Advent is all about looking for the signs of Christ’s return. The Old Testament reading from Jeremiah is a foreshadowing. A prophesy, that the Christ would come one day. The verses  from St.Paul are a thanksgiving that the Christ did come and those verses from St.Luke express the hope that one day Christ will return. St.Luke imagined that Christ’s return would be within his generation’s lifetime but that was not to be. Christ has not yet returned but Luke’s sentiments and instructions are no less valid in the 21st century than they were in the 1st century. For what St.Luke is doing is calling ALL of us to be alert, to be aware that Christ could return at ANYTIME.

At his ascension Jesus basically instructed his followers to be alert to his return and not to be idle until that day comes as well. He told them to get out into the wider world and to evangelise its people. He charged them to take the Good News to ALL who had yet to hear it. The same instruction applies to all of us as the inheritors or descendants of those first disciples; we are called to be fully awake and fully equipped in order to:

  1. recognise the Christ when he does return
  2. and in the meantime to share our faith with others and to draw all God’s people into Christ’s church.

‘Alert and Active’ should be every Christian’s watch words but how alert and how awake actually are we?

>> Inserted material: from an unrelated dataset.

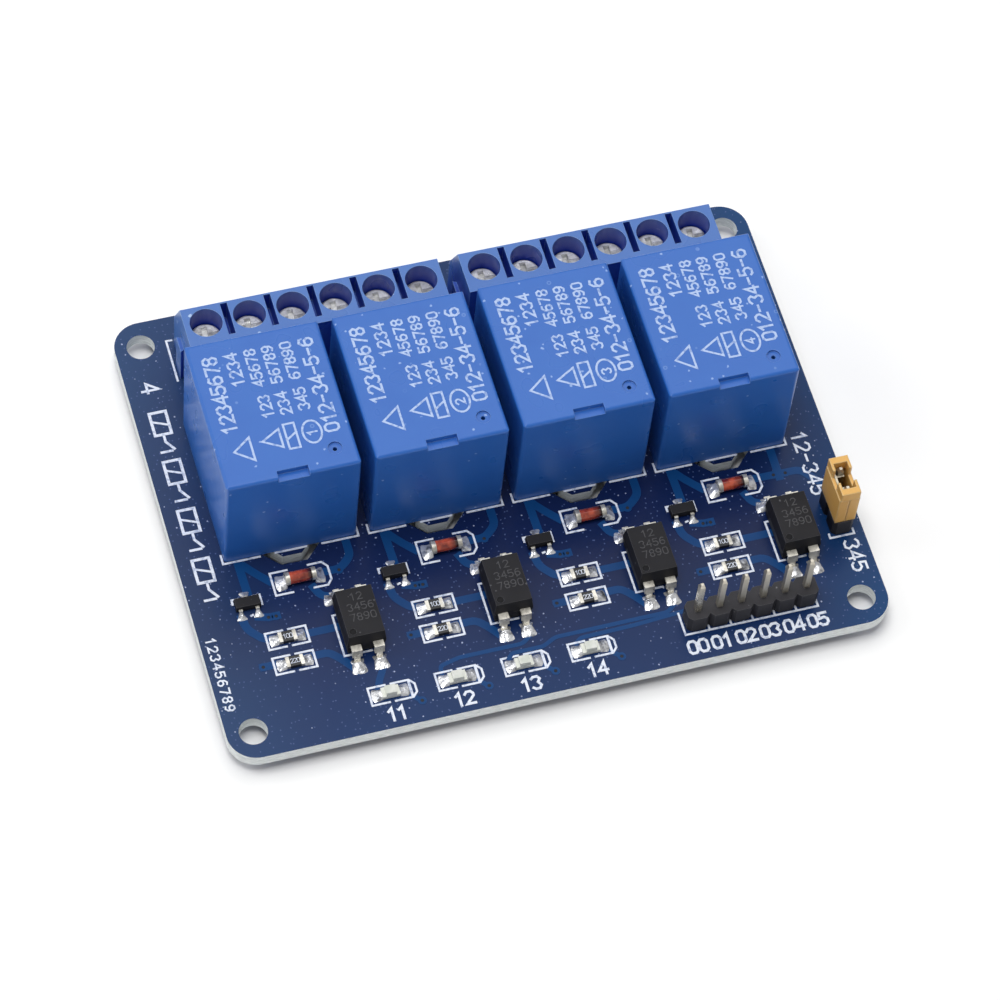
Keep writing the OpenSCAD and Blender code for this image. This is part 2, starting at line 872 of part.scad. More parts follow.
// Gull-wing lead: out of the body, down, and a flat foot on the board
module gull_wing(top, t, foot) {
    knee = foot * 0.35;
    polygon([
        [0, top - t / 2],
        [knee - t / 2, top - t / 2],
        [knee + t / 2, 0],
        [foot, 0],
        [foot, t],
        [knee + t * 1.5, t],
        [knee + t / 2, top + t / 2],
        [0, top + t / 2]
    ]);
}

module transistors() {
    color("black")
        for (x = channel_rows)
            translate([x - transistor_dx, transistor_y, board_t + transistor_lift])
                moulded_body(transistor_size[0], transistor_size[1], transistor_size[2]);
}

module transistor_leads() {
    lead_top = transistor_lift + transistor_size[2] / 2;
    color("silver")
        for (x = channel_rows)
            translate([x - transistor_dx, transistor_y, board_t]) {
                for (p = [-1, 1])
                    translate([p * transistor_pitch, -transistor_size[1] / 2, 0])
                        rotate([0, 0, 180])
                            transistor_lead(lead_top);
                translate([0, transistor_size[1] / 2, 0])
                    transistor_lead(lead_top);
            }
}

module transistor_lead(top) {
    along_x(transistor_lead_w)
        gull_wing(top, transistor_lead_t, transistor_foot);
}

module diodes() {
    color("firebrick")
        for (x = channel_rows)
            translate([x, diode_y, board_t + diode_d / 2])
                rotate([0, 90, 0])
                    cylinder(h = diode_l - 2 * diode_cap, d = diode_d - 0.1, center = true);
}

module diode_caps() {
    color("silver")
        for (x = channel_rows)
            for (side = [-1, 1])
                translate([x + side * (diode_l - diode_cap) / 2, diode_y, board_t + diode_d / 2])
                    rotate([0, 90, 0])
                        cylinder(h = diode_cap, d = diode_d, center = true);
}

module resistors() {
    color("dimgray")
        for (p = resistor_rows)
            translate([p[0], p[1], board_t + chip_t / 2])
                cube([chip_l - 2 * chip_cap, chip_w, chip_t], center = true);
}

module resistor_caps() {
    color("silver")
        for (p = resistor_rows)
            for (side = [-1, 1])
                translate([p[0] + side * (chip_l - chip_cap) / 2, p[1], board_t + chip_t / 2])
                    cube([chip_cap, chip_w, chip_t], center = true);
}

// Lamp chip: a thin carrier with plated ends
module lamps() {
    color("ivory")
        for (p = lamp_rows)
            translate([p[0], p[1], board_t + chip_t / 2])
                cube([chip_l, chip_w, chip_t], center = true);
}

module lamp_lenses() {
    lens_h = 0.5;
    color("white")
        for (p = lamp_rows)
            translate([p[0], p[1], board_t + chip_t])
                along_x(chip_l - 2 * chip_cap)
                    polygon([
                        [-chip_w / 2, 0],
                        [chip_w / 2, 0],
                        [chip_w / 2 - 0.12, lens_h],
                        [-chip_w / 2 + 0.12, lens_h]
                    ]);
}

// Solder on the board's top face: fillets at every chip end, cap and lead foot
module surface_solder() {
    foot_w = 0.35;
    color("silver")
        translate([0, 0, board_t]) {
            for (p = concat(resistor_rows, lamp_rows))
                translate([p[0], p[1], 0])
                    fillet_pair(chip_l, chip_w);
            for (x = channel_rows) {
                translate([x, diode_y, 0])
                    fillet_pair(diode_l, diode_d * 0.8);
                for (p = [-1, 1])
                    translate([x + opto_dx + p * opto_pitch / 2, opto_y, 0])
                        rotate([0, 0, 90])
                            fillet_pair(opto_l + 2 * opto_foot, opto_lead_w + foot_w);
                translate([x - transistor_dx, transistor_y, 0]) {
                    for (p = [-1, 1])
                        translate([p * transistor_pitch, 0, 0])
                            rotate([0, 0, -90])
                                foot_fillet();
                    rotate([0, 0, 90])
                        foot_fillet();
                }
            }
        }
}

module fillet_pair(l, w) {
    for (turn = [0, 180])
        rotate([0, 0, turn])
            translate([l / 2, 0, 0])
                end_fillet(w);
}

module foot_fillet() {
    translate([transistor_size[1] / 2 + transistor_foot, 0, 0])
        end_fillet(transistor_lead_w * 1.5);
}

// ---- headers and jumper ----

// One cell of a header's insulator
module header_cell() {
    c = header_chamfer;
    h = header_w / 2;
    linear_extrude(header_h)
        difference() {
            polygon([
                [-h + c, -h], [h - c, -h], [h, -h + c], [h, h - c],
                [h - c, h], [-h + c, h], [-h, h - c], [-h, -h + c]
            ]);
            square(pin_side, center = true);
        }
}

// Cells joined along X by a narrower core
module header_strip(count) {
    l = (count - 1) * header_pitch;
    for (i = [0:count - 1])
        translate([i * header_pitch - l / 2, 0, 0])
            header_cell();
    for (i = [1:count - 1])
        translate([(i - 0.5) * header_pitch - l / 2, 0, header_h / 2])
            cube([header_pitch - header_w + 2 * header_chamfer, header_w * 0.6, header_h], center = true);
}

module input_header() {
    color("black")
        translate([header_x, header_y, board_t])
            header_strip(input_pins);
}

module jumper_header() {
    color("black")
        translate([jumper_x, jumper_y, board_t])
            rotate([0, 0, 90])
                header_strip(jumper_pins);
}

// Square pin with a pointed tip, from its tail below the board to its tip
module header_pin() {
    point = 0.4;
    bottom = -board_t - tail_l;
    intersection() {
        along_x(pin_side)
            pin_profile(bottom, point);
        along_y(pin_side)
            pin_profile(bottom, point);
    }
}

module pin_profile(bottom, point) {
    half = pin_side / 2;
    polygon([
        [-half, bottom],
        [half, bottom],
        [half, pin_top - point],
        [half / 2, pin_top],
        [-half / 2, pin_top],
        [-half, pin_top - point]
    ]);
}

module header_pins() {
    color("gainsboro")
        for (p = header_rows)
            translate([p[0], p[1], board_t])
                header_pin();
}

// Cap with two thick rims, an open middle that shows the clip, and a seam down each end
module jumper_cap() {
    mouth_l = cap_l - 2 * rim_l + 2 * rim_cut;
    color("orange")
        translate([jumper_x, jumper_y, board_t + header_h])
            difference() {
                union() {
                    translate([0, 0, cap_body_h / 2])
                        cube([cap_w, cap_l - 2 * rim_step, cap_body_h], center = true);
                    for (side = [-1, 1])
                        translate([0, side * (cap_l - rim_l) / 2, (cap_body_h + cap_h) / 2])
                            cube([cap_w - 2 * rim_step, rim_l, cap_h - cap_body_h + eps], center = true);
                }
                translate([0, 0, cap_body_h / 2 - eps])
                    cube([cavity_w, cavity_l, cap_body_h], center = true);
                translate([0, 0, cap_h])
                    cube([cavity_w, mouth_l, cap_h], center = true);
                for (side = [-1, 1])
                    translate([0, side * (cap_l / 2 - rim_step), cap_body_h / 2])
                        cube([seam_w, 2 * seam_y, cap_body_h - 2 * rim_step], center = true);
            }
}

// Bent strip that joins the two pins: a side plate with a sleeve around each pin
module jumper_clip() {
    inner = pin_side + 2 * clip_gap;
    clip_h = cap_body_h - cap_wall;
    side_x = -cavity_w / 2 + clip_t / 2 + clip_gap;
    sleeve_x = inner / 2 - side_x;
    color("silver")
        translate([jumper_x, jumper_y, board_t + header_h + cap_wall]) {
            translate([side_x, 0, clip_h / 2])
                cube([clip_t, header_pitch + inner, clip_h], center = true);
            for (p = [-1, 1])
                for (side = [-1, 1])
                    translate([
                        side_x / 2 + inner / 4,
                        p * header_pitch / 2 + side * (inner + clip_t) / 2,
                        clip_h / 2
                    ])
                        cube([sleeve_x, clip_t, clip_h], center = true);
        }
}

// ---- nodes ----

pcb();
surface_solder();
through_hole_solder();
terminal_block(-1);  // terminal_block_left
terminal_block(1);  // terminal_block_right
clamp_frames();
terminal_screw(0);  // terminal_screw_1
terminal_screw(1);  // terminal_screw_2
terminal_screw(2);  // terminal_screw_3
terminal_screw(3);  // terminal_screw_4
terminal_screw(4);  // terminal_screw_5
terminal_screw(5);  // terminal_screw_6
terminal_screw(6);  // terminal_screw_7
terminal_screw(7);  // terminal_screw_8
terminal_screw(8);  // terminal_screw_9
terminal_screw(9);  // terminal_screw_10
terminal_screw(10);  // terminal_screw_11
terminal_screw(11);  // terminal_screw_12
pressure_plate(0);  // pressure_plate_1
pressure_plate(1);  // pressure_plate_2
pressure_plate(2);  // pressure_plate_3
pressure_plate(3);  // pressure_plate_4
pressure_plate(4);  // pressure_plate_5
pressure_plate(5);  // pressure_plate_6
pressure_plate(6);  // pressure_plate_7
pressure_plate(7);  // pressure_plate_8
pressure_plate(8);  // pressure_plate_9
pressure_plate(9);  // pressure_plate_10
pressure_plate(10);  // pressure_plate_11
pressure_plate(11);  // pressure_plate_12
relay_cover(0);  // relay_cover_1
relay_cover(1);  // relay_cover_2
relay_cover(2);  // relay_cover_3
relay_cover(3);  // relay_cover_4
relay_bases();
relay_yokes();
relay_bobbins();
relay_windings();
relay_contacts();
relay_armature(0);  // relay_armature_1
relay_armature(1);  // relay_armature_2
relay_armature(2);  // relay_armature_3
relay_armature(3);  // relay_armature_4
optocouplers();
optocoupler_leads();
transistors();
transistor_leads();
diodes();
diode_caps();
resistors();
resistor_caps();
lamps();
lamp_lenses();
input_header();
jumper_header();
header_pins();
jumper_cap();
jumper_clip();
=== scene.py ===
"""Looks of the relay module board, built over the CAD frame (metres, +Z up)."""

import itertools
import math
import random

import bmesh
import bpy
from mathutils import Matrix, Vector


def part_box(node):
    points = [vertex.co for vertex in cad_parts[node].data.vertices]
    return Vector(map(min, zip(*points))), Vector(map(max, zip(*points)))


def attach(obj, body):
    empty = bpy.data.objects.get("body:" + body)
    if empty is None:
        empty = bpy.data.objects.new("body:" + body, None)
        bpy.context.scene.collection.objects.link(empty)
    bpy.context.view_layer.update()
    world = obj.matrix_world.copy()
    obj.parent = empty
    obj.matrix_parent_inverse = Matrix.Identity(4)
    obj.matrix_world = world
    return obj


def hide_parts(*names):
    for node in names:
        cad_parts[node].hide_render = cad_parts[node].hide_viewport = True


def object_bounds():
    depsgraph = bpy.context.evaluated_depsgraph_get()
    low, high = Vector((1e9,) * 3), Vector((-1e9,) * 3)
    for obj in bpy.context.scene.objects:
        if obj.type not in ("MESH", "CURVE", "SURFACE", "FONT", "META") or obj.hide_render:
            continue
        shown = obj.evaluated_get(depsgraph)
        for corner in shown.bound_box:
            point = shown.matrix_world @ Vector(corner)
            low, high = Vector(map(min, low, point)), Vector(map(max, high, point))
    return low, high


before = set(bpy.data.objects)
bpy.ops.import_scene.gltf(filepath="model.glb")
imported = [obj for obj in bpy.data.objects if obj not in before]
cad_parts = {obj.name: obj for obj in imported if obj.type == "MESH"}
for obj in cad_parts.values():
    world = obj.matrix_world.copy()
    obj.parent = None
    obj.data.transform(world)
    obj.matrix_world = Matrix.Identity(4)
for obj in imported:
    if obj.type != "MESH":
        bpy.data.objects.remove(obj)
START_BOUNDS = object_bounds()

MM = 0.001
BOARD = "board"
PCB_LO, PCB_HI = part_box("pcb")
# the board's top face, where the resistors stand: heights are given above it
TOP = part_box("resistors")[0].z
RELAYS = (1, 2, 3, 4)


# ---------------------------------------------------------------- helpers
def rgb(r, g, b):
    """sRGB 0-255 to a linear colour."""
    out = []
    for c in (r, g, b):
        c = c / 255
        out.append(c / 12.92 if c <= 0.04045 else ((c + 0.055) / 1.055) ** 2.4)
    return (*out, 1)


def at(x, y, z=0.0):
    """A point on the board in mm from the frame's origin, z above the board's top face."""
    return Vector((x * MM, y * MM, TOP + z * MM))


def mesh_object(name, bm, material, body=BOARD, smooth=False):
    """Turns a bmesh into a named piece that rides on a body."""
    bmesh.ops.recalc_face_normals(bm, faces=bm.faces)
    me = bpy.data.meshes.new(name)
    bm.to_mesh(me)
    bm.free()
    if smooth:
        for p in me.polygons:
            p.use_smooth = True
    ob = bpy.data.objects.new(name, me)
    bpy.context.collection.objects.link(ob)
    me.materials.append(material)
    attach(ob, body)
    return ob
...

In Advent we regularly and actively pray for  Christ’s return and to return soon, even today or NOW! This is scary stuff for in doing so we are saying that we are ready to cope with and accept anything the Christ might have to say to us or ask us to do. This should really keep us awake and on our toes and to regularly repent of our sins in order to make ourselves ready and able to greet the Christ. The other bit of this preparation is that we are also charged with bringing others to Christ so that they do not miss out on his return and the salvation he offers. What this says to me, is that we should constantly be inviting others to join in sharing Christ’s good news - but do we do this enough? Probably not!

Advent and Christmas are not gentle, sentimental festivals, they are in fact a ‘call to arms’ for use of a better term. They are a radical invitation to all of us and to those who do not yet know Christ to come towards him and to prepare to meet him face to face when he comes again. As I said before both scary and exciting.

At the beginning of this New Year in the church and at the start of Advent let us all charge ourselves with telling at least one other person this coming year why we go to church and why Jesus is important to us and then to invite them to join us at church one Sunday for worship. Wouldn’t it be wonderful if this time next year we saw a lot more people in church as a result of the invitations we offer and the testimonies we have shared. You do not need to do anything dramatic or out of the ordinary in order to share your faith with another or to invite them to church all you need to do is bring it into your conversations and chats over a routine shared cuppa with a friend or family member.

Will you rise to the challenge?

I hope so and remember you have a whole twelve months to do so.

Stand up for Jesus and tell the world why you wait to meet him.